Vue d'exposition retouchée Artie Vierkant, image digitale

Artie Vierkant, Image objects, 2015, œuvre numérique à partir de vues d’exposition retouchées

Le monde avant l’invention d’Internet ? Le paléolithique ! Depuis deux décennies, le web fait partie intégrante de notre environnement mental et physique et tient lieu aussi bien de support contextuel que de structure immatérielle dans les pratiques artistiques, a fortiori en cette période d’isolationnisme forcé. Son impact n’est plus à démontrer et l’on sait à quel point les réseaux sociaux reconfigurent en profondeur notre perception de la réalité. Davantage encore, ils influent, modèlent ou structurent les affects qui en découlent. Chez les artistes issus de la génération Y, il ne s’agit plus seulement d’appréhender Internet comme un outil ou un médium, mais comme caisse de résonance d’une mémoire collective, abreuvée d’images et ensevelie sous une avalanche d’informations disparates. Confiné.e.s avant la lettre, ces digital natives travaillent le plus souvent à partir d’archives et de bases de données disséminées dans les limbes du réseau, mêlant documentation et acte de création. Bien que leur notoriété excède rarement une sphère confidentielle – certains revendiquant l’anonymat, fidèles à l’éthique du copyleft – , ils accomplissent en toute fluidité un va-et-vient entre réel et virtuel, livrant une perception diffractée du monde.

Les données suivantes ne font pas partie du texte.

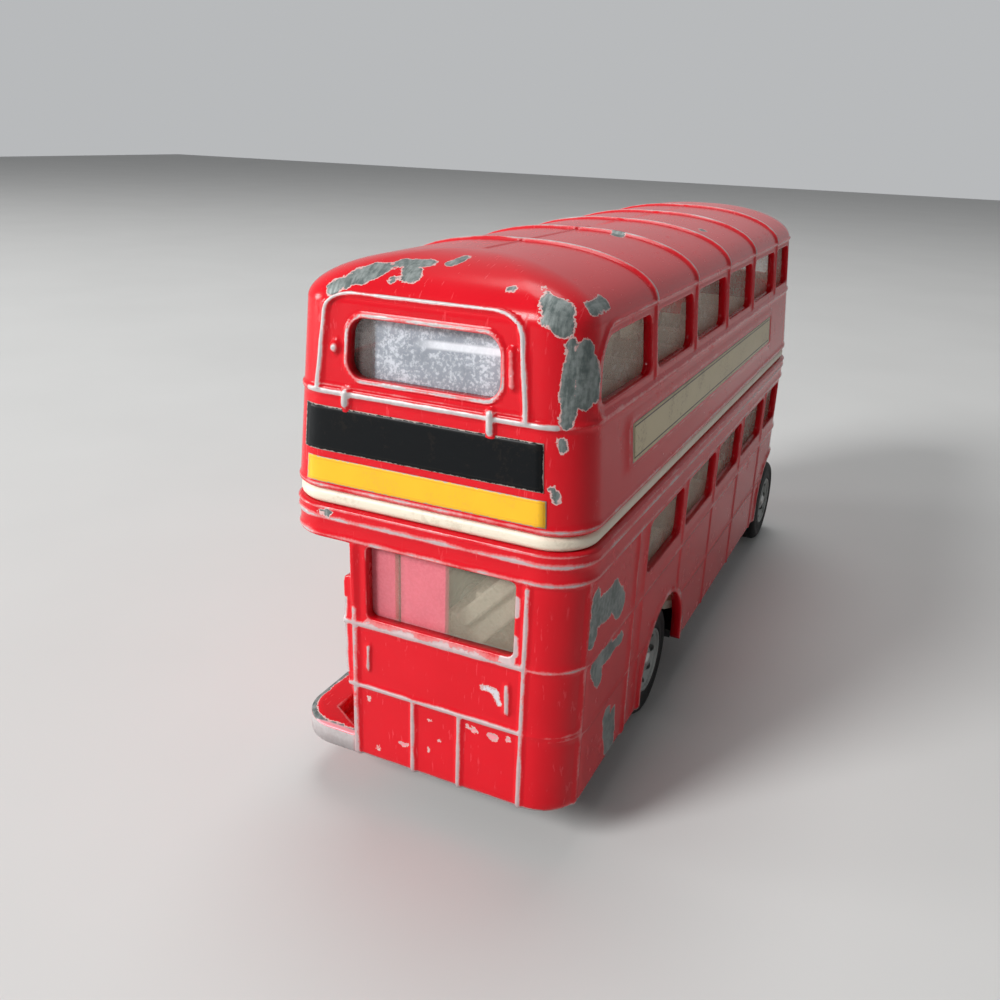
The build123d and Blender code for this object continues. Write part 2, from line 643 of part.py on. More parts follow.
# Wheel sets
for end, x, track in (("rear", rear_axle_x, rear_track_half),
                      ("front", front_axle_x, front_track_half)):
    with BuildPart() as axle:
        with BuildSketch(Plane.XZ.offset(-(track - hub_face))):
            with Locations((x, axle_z)):
                Circle(axle_r)
        extrude(amount=2 * (track - hub_face))
    axle.part.label = end + "_axle"
    export_step(axle.part, "parts/" + end + "_axle.step")
    for side_name, side in (("left", 1), ("right", -1)):
        # Tyre: a section with bevelled shoulders, turned about the axle
        with BuildPart() as tyre:
            with BuildSketch(Plane((x, 0, axle_z), x_dir=(0, side, 0), z_dir=(1, 0, 0))) as section:
                with Locations((track - tyre_w / 2, (hub_r + tyre_r) / 2)):
                    Rectangle(tyre_w, tyre_r - hub_r)
                chamfer(section.vertices().sort_by_distance((x, side * (track - tyre_w / 2),
                                                             axle_z + 3 * tyre_r))[:2],
                        tyre_shoulder)
            revolve(axis=Axis((x, 0, axle_z), (0, 1, 0)))
        tyre.part.label = end + "_tyre_" + side_name
        export_step(tyre.part, "parts/" + end + "_tyre_" + side_name + ".step")
        # Hub: a dished face with a ring of holes
        with BuildPart() as hub:
            with BuildSketch(Plane.XZ.offset(-side * (track - hub_face))):
                with Locations((x, axle_z)):
                    Circle(hub_r)
                    Circle(axle_r, mode=Mode.SUBTRACT)
            extrude(amount=side * (tyre_w - 2 * hub_face))
            with BuildSketch(Plane.XZ.offset(-side * (track - hub_face))):
                with Locations((x, axle_z)):
                    Circle(hub_r - hub_dish)
                    Circle(hub_hole_ring / 2, mode=Mode.SUBTRACT)
            extrude(amount=side * hub_dish, mode=Mode.SUBTRACT)
            with BuildSketch(Plane.XZ.offset(-side * (track - hub_face))):
                with Locations((x, axle_z)):
                    with PolarLocations(hub_hole_ring, hub_holes):
                        RegularPolygon(hub_hole_r, hub_hole_sides)
            extrude(amount=side * (tyre_w - 2 * hub_face), mode=Mode.SUBTRACT)
        hub.part.label = end + "_hub_" + side_name
        export_step(hub.part, "parts/" + end + "_hub_" + side_name + ".step")
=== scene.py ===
# %% [markdown]
# # A worn die-cast double decker bus
# The object is a pocket toy: two zinc castings in red enamel, a cream moulding whose edge
# shows between them, clear windows, a black base and two wheel sets. The enamel has worn off
# along every raised line and flaked off the corners. This lesson builds the castings as
# mesh grids that follow a formula, so that each raised line can carry its own wear.

# %% Load the measured frame
import math

import bmesh
import bpy
import numpy as np
from mathutils import Matrix, Vector


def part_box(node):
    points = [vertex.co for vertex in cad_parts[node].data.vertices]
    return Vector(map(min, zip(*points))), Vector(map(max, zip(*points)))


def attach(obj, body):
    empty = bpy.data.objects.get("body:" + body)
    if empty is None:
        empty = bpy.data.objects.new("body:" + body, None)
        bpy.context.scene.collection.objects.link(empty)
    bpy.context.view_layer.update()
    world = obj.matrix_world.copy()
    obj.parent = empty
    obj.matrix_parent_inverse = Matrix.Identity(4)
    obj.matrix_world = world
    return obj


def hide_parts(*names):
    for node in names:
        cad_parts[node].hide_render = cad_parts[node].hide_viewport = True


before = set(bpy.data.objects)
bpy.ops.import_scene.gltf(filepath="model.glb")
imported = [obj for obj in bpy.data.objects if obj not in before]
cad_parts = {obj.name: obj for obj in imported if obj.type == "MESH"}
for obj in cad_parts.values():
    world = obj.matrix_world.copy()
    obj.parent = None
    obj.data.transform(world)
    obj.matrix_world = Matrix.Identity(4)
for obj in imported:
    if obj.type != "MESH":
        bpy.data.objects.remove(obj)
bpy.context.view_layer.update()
MM = 0.001

# %% [markdown]
# ## The camera
# The toy is seen from behind and from its right, from above. A camera is three directions
# and a place. They are worked out from a yaw, a pitch and a small roll, because those are
# the numbers a photographer would read off a tripod.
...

On voit cependant s’étioler peu à peu cette vague post-Internet, victime de son obsolescence programmée, au profit d’une conscience élargie des enjeux écologiques et d’un retour fracassant de la matérialité. Avec en toile de fond cette interrogation vieille comme Deep Blue : utilise-t-on la technologie ou est-ce la technologie qui nous utilise ? À l’aube de la supraintelligence et du plein pouvoir des algorithmes, c’est par ce renversement dialectique que s’opèrent de nouvelles stratégies visant à dénaturer le réel et à attribuer une forme tangible au non-humain. Ainsi que l’énonce l’artiste, réalisatrice et auteure Hito Steyerl en 2013, “les données, les sons et les images passent désormais régulièrement au-delà des écrans à un autre état de la matière. Ils dépassent les limites des canaux de données et se manifestent matériellement.

L’école du mème

Cory Arcangel, vue d'expo

Cory Arcangel, Homothetic, vue d’exposition galerie Thaddaeus Ropac, Paris, 2010

Placée sous le signe d’une archéologie du futur et de l’hantologie, notion définie par Jacques Derrida, la décennie 2010-2020 voit naître des agrégats de formes inédites, où les sédiments – sonorités comme images – d’un récent passé technologique se réincarnent dans une enveloppe spectrale. Au contexte de la galerie et aux objets physiques se substitue un non-lieu virtuel, propre à un surf erratique sur Internet où prolifèrent gif et mème. De manière concomitante advient le retour en grâce de médiums low-tech ou no-tech, considérés comme obsolètes et évincés de la commercialisation industrielle. A l’image du champ électrique grésillant de la troisième saison de Twin Peaks, porte d’entrée vers l’envers du réel, l’art post-Internet – une appellation attribuée à l’artiste et curatrice Marisa Olson en 2008 – rend compte de ce nouveau paradigme. Entre pop culture numérique et art conceptuel, cette esthétique puise dans la distorsion de la culture de masse et des éléments les plus familiers de notre environnement “connecté”, tout en y incorporant des recherches dans le champ de l’écologie, de la sémiologie ou de l’épistémologie. Mais à quoi bon s’infliger le préfixe “post-” alors que nous n’en sommes qu’aux prémices du monde d’après ?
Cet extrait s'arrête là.